In the listing below, find every line containing "that" and copy it out.

◆ **Provided records**
- - -
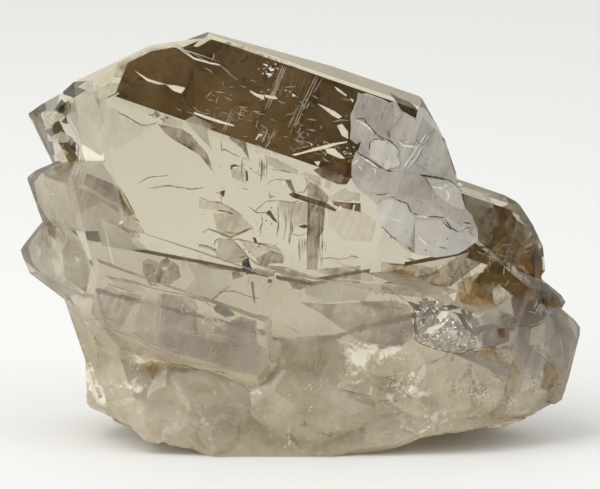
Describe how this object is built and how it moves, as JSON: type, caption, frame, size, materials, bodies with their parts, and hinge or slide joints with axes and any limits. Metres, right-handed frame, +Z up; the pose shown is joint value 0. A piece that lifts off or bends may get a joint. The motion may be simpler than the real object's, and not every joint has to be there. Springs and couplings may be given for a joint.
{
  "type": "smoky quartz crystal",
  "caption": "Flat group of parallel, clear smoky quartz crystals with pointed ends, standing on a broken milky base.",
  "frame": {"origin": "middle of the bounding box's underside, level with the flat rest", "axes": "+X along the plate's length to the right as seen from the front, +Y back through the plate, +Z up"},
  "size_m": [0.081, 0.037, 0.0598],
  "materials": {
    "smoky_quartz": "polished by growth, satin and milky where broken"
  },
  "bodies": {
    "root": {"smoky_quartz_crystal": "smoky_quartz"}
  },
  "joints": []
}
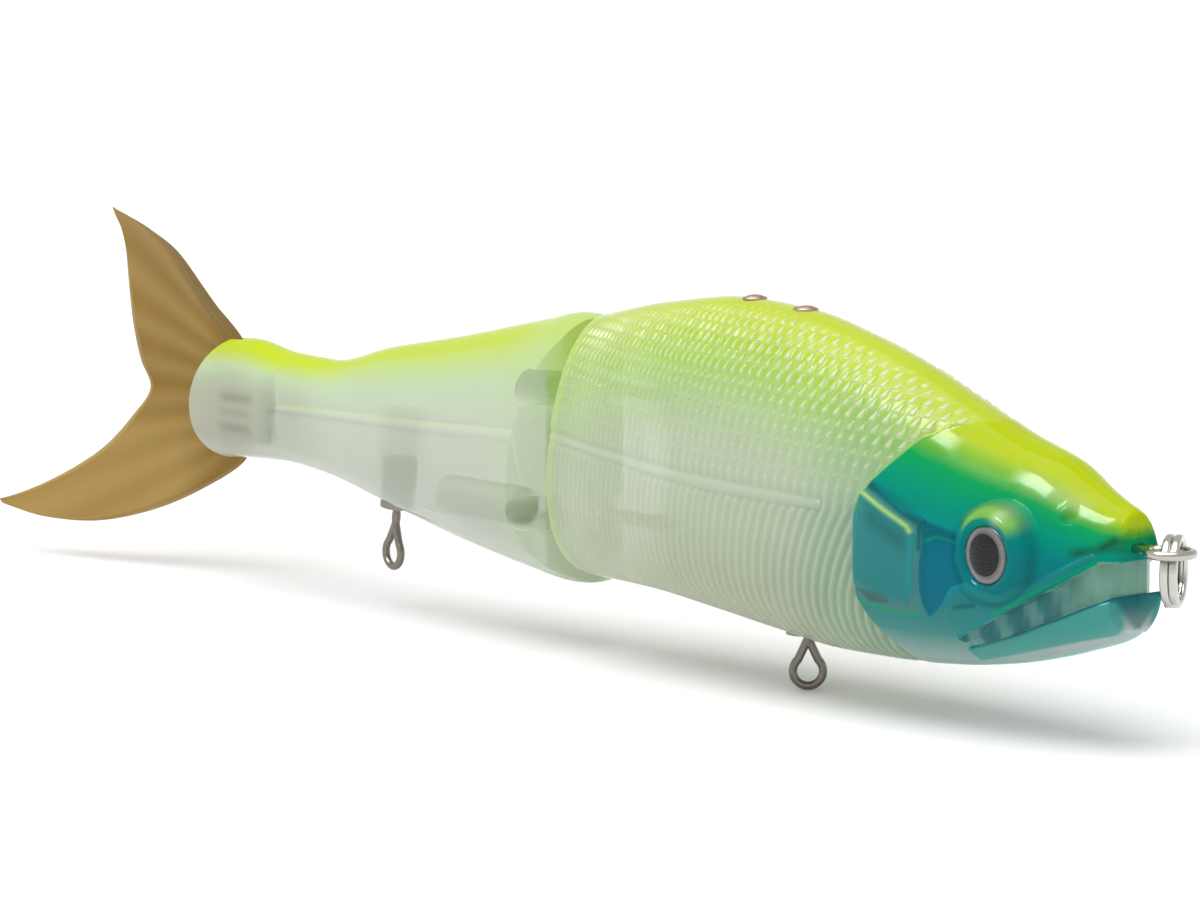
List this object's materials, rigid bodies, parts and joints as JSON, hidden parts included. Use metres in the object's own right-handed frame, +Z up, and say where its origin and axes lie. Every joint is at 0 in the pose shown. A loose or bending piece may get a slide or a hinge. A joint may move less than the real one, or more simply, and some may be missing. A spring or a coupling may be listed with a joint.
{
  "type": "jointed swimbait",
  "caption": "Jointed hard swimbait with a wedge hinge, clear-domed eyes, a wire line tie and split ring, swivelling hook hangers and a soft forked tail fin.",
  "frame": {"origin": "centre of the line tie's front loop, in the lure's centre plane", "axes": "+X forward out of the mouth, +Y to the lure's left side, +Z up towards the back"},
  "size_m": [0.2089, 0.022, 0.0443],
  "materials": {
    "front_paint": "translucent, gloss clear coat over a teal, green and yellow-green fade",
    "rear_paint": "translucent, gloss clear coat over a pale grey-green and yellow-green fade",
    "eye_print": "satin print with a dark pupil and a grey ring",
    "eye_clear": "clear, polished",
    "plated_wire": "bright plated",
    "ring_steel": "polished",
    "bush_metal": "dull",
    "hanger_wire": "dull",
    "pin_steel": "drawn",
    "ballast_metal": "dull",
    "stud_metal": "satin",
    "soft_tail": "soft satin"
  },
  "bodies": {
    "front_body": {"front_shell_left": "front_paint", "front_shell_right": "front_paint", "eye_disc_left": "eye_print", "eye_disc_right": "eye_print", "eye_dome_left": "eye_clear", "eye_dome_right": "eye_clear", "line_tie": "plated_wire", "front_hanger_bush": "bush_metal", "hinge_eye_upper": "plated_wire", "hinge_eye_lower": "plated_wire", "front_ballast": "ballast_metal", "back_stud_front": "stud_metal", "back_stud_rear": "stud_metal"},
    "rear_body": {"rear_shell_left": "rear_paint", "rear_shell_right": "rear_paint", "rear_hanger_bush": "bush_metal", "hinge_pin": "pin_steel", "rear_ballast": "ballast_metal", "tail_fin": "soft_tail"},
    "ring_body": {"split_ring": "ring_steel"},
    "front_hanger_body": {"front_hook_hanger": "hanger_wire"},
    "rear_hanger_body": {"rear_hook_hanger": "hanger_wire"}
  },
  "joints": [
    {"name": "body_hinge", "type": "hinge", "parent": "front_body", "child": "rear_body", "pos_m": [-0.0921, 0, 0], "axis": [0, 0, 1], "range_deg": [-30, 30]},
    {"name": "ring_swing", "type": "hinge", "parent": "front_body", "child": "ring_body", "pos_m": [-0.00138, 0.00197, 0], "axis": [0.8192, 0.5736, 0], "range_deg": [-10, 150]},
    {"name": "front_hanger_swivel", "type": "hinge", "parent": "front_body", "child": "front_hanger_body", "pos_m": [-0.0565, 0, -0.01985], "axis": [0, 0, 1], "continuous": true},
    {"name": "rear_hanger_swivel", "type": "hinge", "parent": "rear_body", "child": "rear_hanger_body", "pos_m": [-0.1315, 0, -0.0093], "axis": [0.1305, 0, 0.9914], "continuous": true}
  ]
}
- - -
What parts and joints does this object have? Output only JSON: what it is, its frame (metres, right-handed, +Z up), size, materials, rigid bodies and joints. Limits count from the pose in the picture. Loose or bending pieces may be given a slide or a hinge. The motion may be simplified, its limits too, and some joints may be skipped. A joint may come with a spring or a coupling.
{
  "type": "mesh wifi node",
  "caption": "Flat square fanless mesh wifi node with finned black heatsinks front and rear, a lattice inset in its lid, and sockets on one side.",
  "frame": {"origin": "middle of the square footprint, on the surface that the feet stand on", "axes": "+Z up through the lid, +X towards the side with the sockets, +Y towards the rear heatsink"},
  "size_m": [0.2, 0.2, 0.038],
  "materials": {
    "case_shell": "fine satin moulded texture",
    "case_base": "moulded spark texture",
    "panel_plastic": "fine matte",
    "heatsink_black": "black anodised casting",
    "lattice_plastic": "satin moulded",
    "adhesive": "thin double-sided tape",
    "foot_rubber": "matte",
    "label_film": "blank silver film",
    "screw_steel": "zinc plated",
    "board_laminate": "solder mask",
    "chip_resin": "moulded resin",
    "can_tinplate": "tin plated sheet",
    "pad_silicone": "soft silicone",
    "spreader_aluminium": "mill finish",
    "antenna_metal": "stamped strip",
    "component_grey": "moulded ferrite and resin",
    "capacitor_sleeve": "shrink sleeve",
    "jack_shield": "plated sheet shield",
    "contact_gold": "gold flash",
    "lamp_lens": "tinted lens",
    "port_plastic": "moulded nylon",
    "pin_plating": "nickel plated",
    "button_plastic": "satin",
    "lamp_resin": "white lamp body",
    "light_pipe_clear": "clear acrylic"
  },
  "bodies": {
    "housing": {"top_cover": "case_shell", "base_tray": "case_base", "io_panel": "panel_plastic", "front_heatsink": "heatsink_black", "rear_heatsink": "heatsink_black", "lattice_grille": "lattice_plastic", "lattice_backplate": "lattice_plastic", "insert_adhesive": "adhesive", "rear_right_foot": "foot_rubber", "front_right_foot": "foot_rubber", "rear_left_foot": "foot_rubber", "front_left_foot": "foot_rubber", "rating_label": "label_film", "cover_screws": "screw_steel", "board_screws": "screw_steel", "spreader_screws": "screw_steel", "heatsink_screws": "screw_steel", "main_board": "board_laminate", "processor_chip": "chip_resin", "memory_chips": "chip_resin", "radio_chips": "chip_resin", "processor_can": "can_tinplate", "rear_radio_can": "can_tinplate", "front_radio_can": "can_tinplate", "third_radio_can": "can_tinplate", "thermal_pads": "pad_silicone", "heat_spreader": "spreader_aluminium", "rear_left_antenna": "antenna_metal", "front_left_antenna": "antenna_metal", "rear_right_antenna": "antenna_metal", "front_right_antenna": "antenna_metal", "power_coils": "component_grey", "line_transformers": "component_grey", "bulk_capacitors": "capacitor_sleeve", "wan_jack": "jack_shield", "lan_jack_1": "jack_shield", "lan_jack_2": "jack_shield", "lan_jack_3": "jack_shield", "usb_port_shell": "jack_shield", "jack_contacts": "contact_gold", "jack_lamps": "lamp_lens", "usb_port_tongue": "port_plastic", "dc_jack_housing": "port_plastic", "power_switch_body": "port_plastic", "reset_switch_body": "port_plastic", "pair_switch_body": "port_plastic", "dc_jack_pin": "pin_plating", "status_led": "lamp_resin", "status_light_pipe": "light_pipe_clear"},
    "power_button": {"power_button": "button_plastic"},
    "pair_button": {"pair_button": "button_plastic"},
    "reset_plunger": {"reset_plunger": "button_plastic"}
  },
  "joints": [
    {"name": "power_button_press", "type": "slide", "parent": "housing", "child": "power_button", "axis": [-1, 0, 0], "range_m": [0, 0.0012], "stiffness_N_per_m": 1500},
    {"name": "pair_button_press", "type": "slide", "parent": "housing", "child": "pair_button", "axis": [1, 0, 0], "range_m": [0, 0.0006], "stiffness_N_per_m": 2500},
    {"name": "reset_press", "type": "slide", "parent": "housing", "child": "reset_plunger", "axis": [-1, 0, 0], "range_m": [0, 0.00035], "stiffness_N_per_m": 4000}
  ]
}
- - -
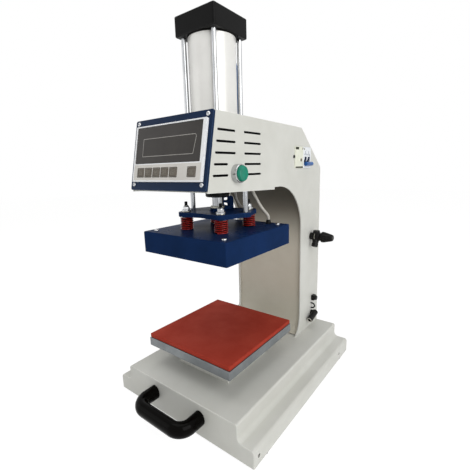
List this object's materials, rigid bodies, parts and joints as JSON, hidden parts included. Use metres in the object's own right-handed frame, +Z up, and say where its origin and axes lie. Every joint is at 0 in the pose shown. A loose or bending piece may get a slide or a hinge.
- - -
◆ **Solution below**
Describe how this object is built and how it moves, as JSON: type, caption, frame, size, materials, bodies with their parts, and hinge or slide joints with axes and any limits. Metres, right-handed frame, +Z up; the pose shown is joint value 0. A piece that lifts off or bends may get a joint. The motion may be simpler than the real object's, and not every joint has to be there. Springs and couplings may be given for a joint.
  "frame": {"origin": "middle of the square footprint, on the surface that the feet stand on", "axes": "+Z up through the lid, +X towards the side with the sockets, +Y towards the rear heatsink"},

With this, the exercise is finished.